Sat Jun 13, 2009 at 10:45:47 AM CDT

All government spending on infrastructure is not created equal. With good planning and accountability measures, the federal stimulus and state bonding packages approved this year by Congress and the Iowa legislature could turn out to be wise investments with long-term benefits. Without proper monitoring, we could squander lots of borrowed federal and state money.

Laura Dean of the Huffington Post drew my attention to the Project on Government Oversight's review of state websites on the American Recovery and Reinvestment Act (the official name for the stimulus bill). They were specifically looking for resources for those who want to report fraud, waste and abuse in how federal stimulus funds are being used.

The findings are summarized here. Iowa did well as one of only seven states that "listed clear procedures for whistleblowers, such as what information to report, who to report to, and what will be done with that information." ("Report stimulus fraud" is right on the front page of Iowa's site, in the "featured links" section.)

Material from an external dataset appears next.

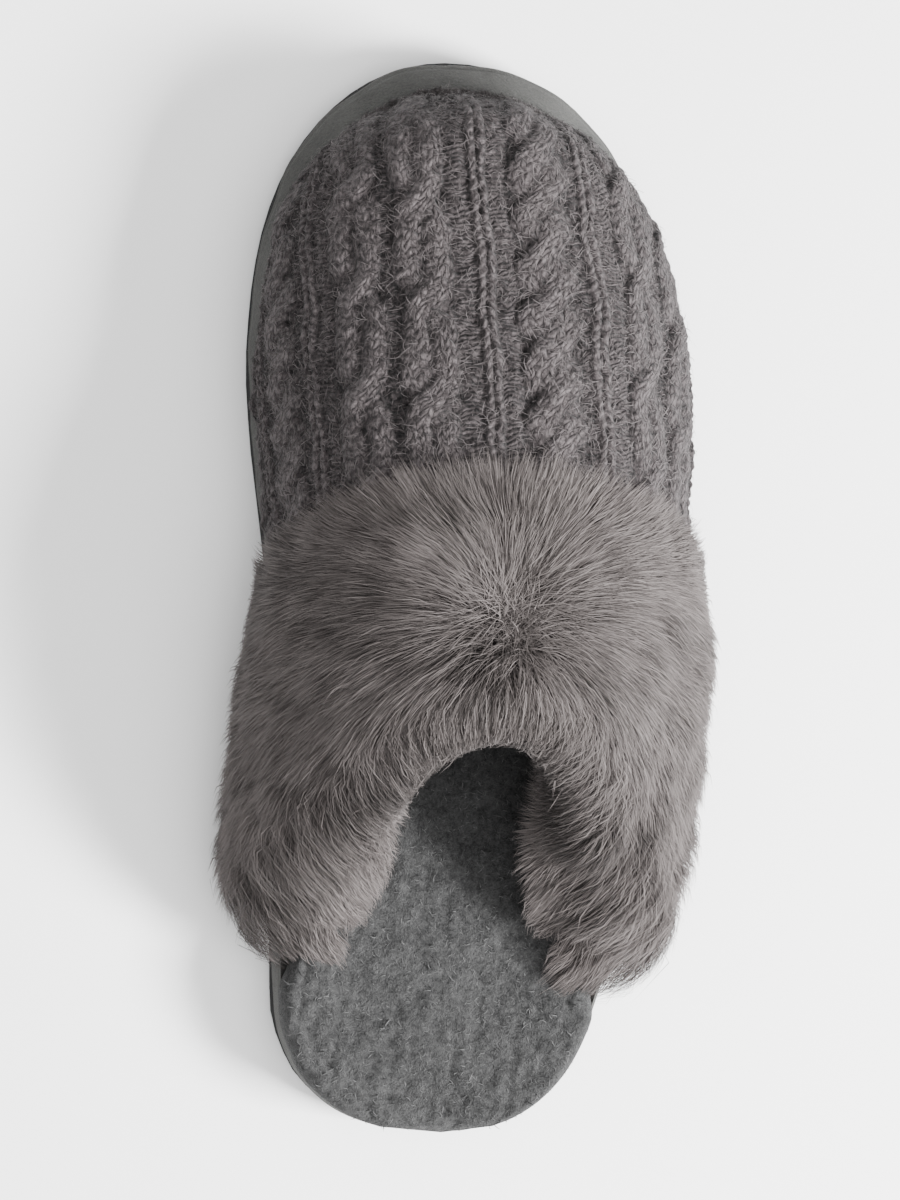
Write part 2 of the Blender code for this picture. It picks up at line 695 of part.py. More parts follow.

However, there's always room for improvement. The Project on Government Oversight applauded a few especially "whistleblower-friendly websites":

Tied for first prize were Florida and Georgia, whose sites did an excellent job of providing clear procedures and protections for whistleblowers. Next up were Maine, Connecticut, and Texas, whose websites all did a good job of making the whistleblower's job just a little bit easier.

Perhaps the webmaster for Iowa's site on federal stimulus spending can make a few changes based on the Project on Government Oversight's recommendations (pdf file).

As for state spending on infrastructure, the I-JOBS board will choose projects to receive funds soon. The criteria for selection are clear, and state officials understand the need for transparency in the process. Once the money has been allocated, the I-JOBS website should make it easy for citizens not only to track how the money is being spent, but to report any suspected fraud, waste or abuse.